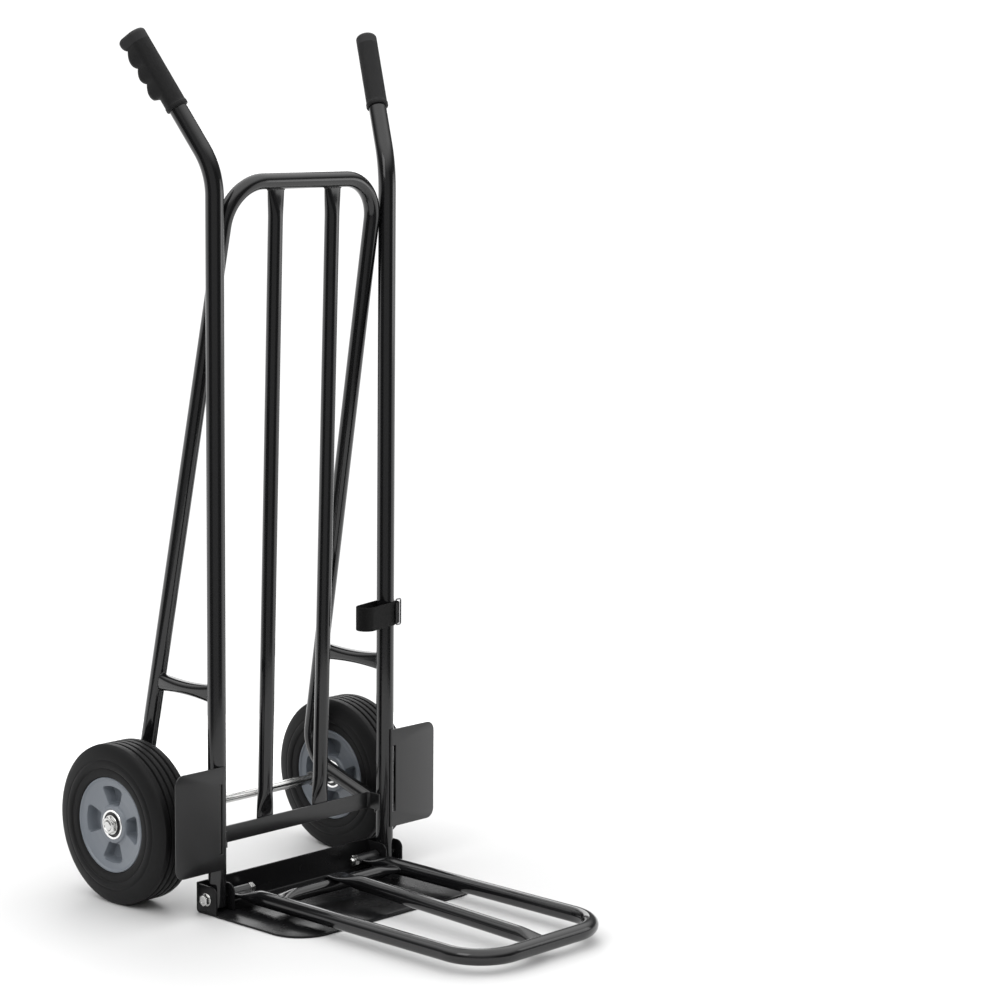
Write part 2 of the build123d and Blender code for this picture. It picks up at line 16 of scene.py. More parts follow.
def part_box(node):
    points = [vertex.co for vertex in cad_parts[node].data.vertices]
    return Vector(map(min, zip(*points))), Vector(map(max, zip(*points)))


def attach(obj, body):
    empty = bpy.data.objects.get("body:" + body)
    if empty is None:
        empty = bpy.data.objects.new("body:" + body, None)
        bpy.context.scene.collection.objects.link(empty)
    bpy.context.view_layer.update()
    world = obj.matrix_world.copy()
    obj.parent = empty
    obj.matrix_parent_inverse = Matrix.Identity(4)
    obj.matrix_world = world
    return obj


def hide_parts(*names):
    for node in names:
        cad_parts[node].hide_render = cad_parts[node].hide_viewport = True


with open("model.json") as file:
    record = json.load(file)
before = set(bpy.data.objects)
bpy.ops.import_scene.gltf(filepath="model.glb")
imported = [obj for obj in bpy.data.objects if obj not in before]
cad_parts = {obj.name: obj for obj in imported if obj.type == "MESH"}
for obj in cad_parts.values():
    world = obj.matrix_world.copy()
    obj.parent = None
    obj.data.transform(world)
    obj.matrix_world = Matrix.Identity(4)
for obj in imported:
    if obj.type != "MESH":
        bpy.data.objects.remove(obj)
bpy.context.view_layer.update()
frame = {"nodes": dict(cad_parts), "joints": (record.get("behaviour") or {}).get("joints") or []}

================

• JOB:
Look above for the line that holds "obj.data.transform(world)", then copy it and each line after it exactly, through the last line of the data.

• OUTPUT:
    obj.data.transform(world)
    obj.matrix_world = Matrix.Identity(4)
for obj in imported:
    if obj.type != "MESH":
        bpy.data.objects.remove(obj)
bpy.context.view_layer.update()
frame = {"nodes": dict(cad_parts), "joints": (record.get("behaviour") or {}).get("joints") or []}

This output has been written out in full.